## begin

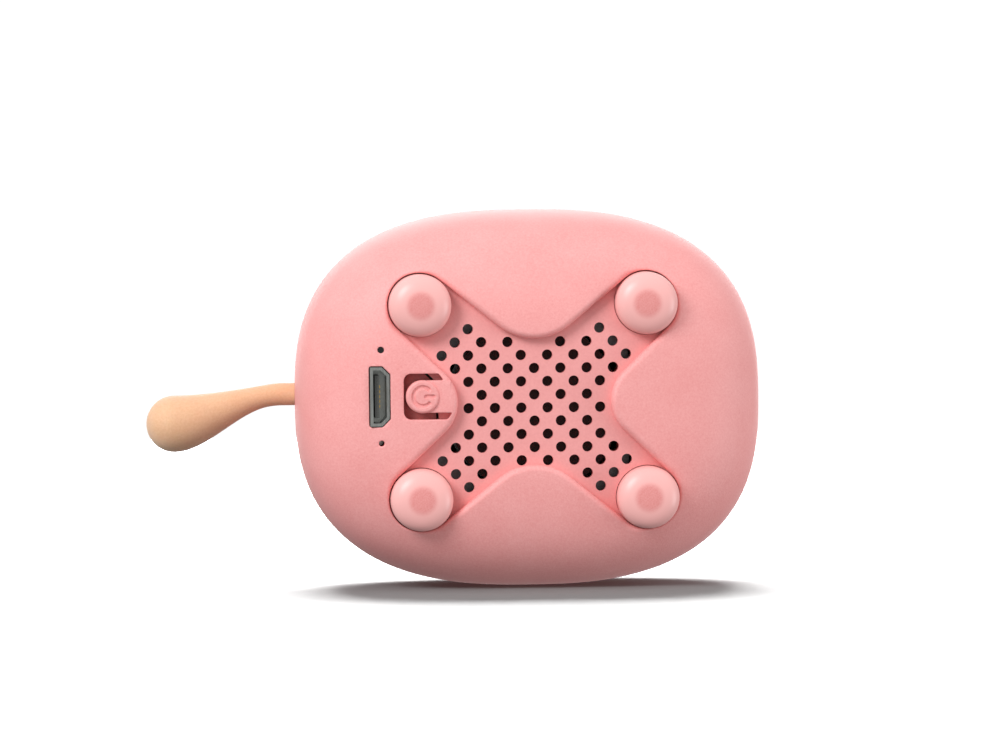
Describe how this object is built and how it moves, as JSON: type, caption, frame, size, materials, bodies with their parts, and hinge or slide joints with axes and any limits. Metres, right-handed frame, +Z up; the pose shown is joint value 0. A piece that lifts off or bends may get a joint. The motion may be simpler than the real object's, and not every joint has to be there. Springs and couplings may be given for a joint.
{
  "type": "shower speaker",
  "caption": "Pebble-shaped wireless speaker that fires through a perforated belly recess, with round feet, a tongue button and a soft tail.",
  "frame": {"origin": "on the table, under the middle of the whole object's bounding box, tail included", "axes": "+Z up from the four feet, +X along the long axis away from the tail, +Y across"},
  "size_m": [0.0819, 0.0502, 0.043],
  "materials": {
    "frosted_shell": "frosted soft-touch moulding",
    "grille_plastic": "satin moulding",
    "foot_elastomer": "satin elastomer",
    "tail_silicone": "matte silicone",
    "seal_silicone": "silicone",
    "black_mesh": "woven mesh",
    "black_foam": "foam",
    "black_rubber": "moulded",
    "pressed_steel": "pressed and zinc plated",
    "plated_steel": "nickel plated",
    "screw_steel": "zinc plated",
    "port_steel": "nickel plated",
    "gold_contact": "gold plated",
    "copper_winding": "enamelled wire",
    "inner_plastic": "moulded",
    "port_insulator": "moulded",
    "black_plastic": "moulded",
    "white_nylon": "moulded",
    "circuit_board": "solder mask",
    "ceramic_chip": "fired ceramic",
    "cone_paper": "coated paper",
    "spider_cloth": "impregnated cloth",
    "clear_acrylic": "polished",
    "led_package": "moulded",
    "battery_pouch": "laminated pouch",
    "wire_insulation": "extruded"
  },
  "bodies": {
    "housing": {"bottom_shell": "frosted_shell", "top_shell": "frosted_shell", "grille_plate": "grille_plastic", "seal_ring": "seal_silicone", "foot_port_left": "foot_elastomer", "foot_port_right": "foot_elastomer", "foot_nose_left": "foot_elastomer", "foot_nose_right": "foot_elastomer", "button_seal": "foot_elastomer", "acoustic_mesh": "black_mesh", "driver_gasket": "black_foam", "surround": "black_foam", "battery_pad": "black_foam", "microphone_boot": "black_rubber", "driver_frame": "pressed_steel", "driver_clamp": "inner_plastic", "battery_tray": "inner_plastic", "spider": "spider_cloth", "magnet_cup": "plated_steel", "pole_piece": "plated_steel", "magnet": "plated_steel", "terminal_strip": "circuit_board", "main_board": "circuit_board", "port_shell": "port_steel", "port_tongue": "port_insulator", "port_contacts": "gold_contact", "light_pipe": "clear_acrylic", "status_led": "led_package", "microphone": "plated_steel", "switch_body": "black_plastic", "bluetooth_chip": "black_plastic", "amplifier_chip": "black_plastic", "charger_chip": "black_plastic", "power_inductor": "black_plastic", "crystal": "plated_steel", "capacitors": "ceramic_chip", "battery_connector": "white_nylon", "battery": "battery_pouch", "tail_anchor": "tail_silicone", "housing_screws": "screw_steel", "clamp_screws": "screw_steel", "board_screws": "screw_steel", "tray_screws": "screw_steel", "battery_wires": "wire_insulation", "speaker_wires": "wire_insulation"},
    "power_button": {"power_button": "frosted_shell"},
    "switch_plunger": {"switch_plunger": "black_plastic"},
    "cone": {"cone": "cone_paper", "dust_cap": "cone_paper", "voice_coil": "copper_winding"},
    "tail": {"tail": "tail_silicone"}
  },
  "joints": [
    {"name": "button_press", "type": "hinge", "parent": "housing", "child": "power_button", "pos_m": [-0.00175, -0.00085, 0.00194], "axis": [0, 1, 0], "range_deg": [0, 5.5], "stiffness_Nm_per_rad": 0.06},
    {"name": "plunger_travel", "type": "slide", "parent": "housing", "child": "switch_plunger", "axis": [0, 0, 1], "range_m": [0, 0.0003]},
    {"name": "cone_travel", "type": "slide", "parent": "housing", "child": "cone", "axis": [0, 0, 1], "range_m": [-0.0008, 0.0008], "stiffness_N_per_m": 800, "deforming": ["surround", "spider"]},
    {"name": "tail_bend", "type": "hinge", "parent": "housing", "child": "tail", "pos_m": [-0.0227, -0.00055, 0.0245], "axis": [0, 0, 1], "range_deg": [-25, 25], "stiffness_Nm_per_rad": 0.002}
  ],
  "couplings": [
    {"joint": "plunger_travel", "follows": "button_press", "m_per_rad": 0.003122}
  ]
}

## end
## begin

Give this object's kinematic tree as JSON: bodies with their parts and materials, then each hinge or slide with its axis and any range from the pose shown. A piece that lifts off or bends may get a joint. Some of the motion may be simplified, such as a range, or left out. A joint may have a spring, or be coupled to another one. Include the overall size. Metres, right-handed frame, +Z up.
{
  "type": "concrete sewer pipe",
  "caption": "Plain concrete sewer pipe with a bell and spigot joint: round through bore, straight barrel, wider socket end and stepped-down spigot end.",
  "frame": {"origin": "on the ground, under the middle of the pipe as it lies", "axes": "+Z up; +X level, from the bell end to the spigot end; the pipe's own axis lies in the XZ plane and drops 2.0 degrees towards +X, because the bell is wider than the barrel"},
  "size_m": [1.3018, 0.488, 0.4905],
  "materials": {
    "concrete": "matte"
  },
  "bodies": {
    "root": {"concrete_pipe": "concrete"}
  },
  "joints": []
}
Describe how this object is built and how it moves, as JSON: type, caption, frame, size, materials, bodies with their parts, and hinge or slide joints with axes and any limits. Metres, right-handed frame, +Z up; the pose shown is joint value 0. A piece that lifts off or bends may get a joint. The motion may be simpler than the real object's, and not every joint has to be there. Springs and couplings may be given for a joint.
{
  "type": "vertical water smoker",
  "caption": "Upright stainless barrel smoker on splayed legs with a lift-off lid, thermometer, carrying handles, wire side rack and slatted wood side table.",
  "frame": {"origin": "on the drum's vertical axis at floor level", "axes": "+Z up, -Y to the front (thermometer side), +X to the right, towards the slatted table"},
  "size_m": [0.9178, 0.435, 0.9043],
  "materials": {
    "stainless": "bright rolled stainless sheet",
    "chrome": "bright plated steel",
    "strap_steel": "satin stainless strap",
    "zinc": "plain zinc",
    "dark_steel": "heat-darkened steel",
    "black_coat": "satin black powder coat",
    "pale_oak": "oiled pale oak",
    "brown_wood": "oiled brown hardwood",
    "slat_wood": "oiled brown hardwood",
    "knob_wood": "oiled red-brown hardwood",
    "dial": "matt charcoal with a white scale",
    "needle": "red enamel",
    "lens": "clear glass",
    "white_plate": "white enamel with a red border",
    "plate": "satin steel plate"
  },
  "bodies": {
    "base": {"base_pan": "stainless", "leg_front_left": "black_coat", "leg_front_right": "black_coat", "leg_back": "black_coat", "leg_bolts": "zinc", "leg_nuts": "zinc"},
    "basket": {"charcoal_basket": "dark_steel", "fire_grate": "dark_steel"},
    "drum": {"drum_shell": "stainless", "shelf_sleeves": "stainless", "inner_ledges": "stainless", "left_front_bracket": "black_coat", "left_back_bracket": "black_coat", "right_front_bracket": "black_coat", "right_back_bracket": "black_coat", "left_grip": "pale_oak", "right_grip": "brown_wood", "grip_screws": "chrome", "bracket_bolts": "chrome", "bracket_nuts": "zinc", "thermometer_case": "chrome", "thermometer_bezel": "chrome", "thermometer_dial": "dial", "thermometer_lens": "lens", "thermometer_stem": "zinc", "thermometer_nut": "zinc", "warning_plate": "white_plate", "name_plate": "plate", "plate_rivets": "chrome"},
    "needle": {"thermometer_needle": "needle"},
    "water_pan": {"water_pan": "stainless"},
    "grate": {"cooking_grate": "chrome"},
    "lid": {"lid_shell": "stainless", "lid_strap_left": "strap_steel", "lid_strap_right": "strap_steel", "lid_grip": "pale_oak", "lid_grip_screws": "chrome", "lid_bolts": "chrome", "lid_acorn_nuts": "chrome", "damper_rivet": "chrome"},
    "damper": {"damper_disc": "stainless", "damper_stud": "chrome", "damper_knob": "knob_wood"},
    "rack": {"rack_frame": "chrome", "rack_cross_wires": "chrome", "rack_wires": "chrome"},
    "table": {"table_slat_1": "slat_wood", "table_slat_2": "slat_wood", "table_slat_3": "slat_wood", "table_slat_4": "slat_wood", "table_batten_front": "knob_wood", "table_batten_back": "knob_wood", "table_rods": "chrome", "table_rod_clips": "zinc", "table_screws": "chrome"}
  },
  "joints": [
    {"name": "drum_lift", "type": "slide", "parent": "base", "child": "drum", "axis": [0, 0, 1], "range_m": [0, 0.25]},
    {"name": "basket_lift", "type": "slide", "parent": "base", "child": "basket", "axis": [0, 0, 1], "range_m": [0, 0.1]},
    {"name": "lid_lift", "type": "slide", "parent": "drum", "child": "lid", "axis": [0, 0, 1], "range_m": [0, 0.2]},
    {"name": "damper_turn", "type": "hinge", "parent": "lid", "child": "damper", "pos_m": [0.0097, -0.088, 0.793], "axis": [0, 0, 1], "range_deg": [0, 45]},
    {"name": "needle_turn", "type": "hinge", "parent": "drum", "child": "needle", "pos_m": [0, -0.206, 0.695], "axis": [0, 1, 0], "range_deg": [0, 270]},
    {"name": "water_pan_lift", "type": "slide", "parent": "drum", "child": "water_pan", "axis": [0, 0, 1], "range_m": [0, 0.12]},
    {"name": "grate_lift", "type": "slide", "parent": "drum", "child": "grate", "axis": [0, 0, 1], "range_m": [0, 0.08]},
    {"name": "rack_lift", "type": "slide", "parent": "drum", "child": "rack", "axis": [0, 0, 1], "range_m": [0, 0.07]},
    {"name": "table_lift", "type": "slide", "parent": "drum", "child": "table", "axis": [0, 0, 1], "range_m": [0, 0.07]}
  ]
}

## end

### PROBLEM DETAILS
For each line of the listing that holds the word "axes", show that line.

### CORRECT ANSWER
Describe how this object is built and how it moves, as JSON: type, caption, frame, size, materials, bodies with their parts, and hinge or slide joints with axes and any limits. Metres, right-handed frame, +Z up; the pose shown is joint value 0. A piece that lifts off or bends may get a joint. The motion may be simpler than the real object's, and not every joint has to be there. Springs and couplings may be given for a joint.
  "frame": {"origin": "on the table, under the middle of the whole object's bounding box, tail included", "axes": "+Z up from the four feet, +X along the long axis away from the tail, +Y across"},
  "frame": {"origin": "on the ground, under the middle of the pipe as it lies", "axes": "+Z up; +X level, from the bell end to the spigot end; the pipe's own axis lies in the XZ plane and drops 2.0 degrees towards +X, because the bell is wider than the barrel"},
Describe how this object is built and how it moves, as JSON: type, caption, frame, size, materials, bodies with their parts, and hinge or slide joints with axes and any limits. Metres, right-handed frame, +Z up; the pose shown is joint value 0. A piece that lifts off or bends may get a joint. The motion may be simpler than the real object's, and not every joint has to be there. Springs and couplings may be given for a joint.
  "frame": {"origin": "on the drum's vertical axis at floor level", "axes": "+Z up, -Y to the front (thermometer side), +X to the right, towards the slatted table"},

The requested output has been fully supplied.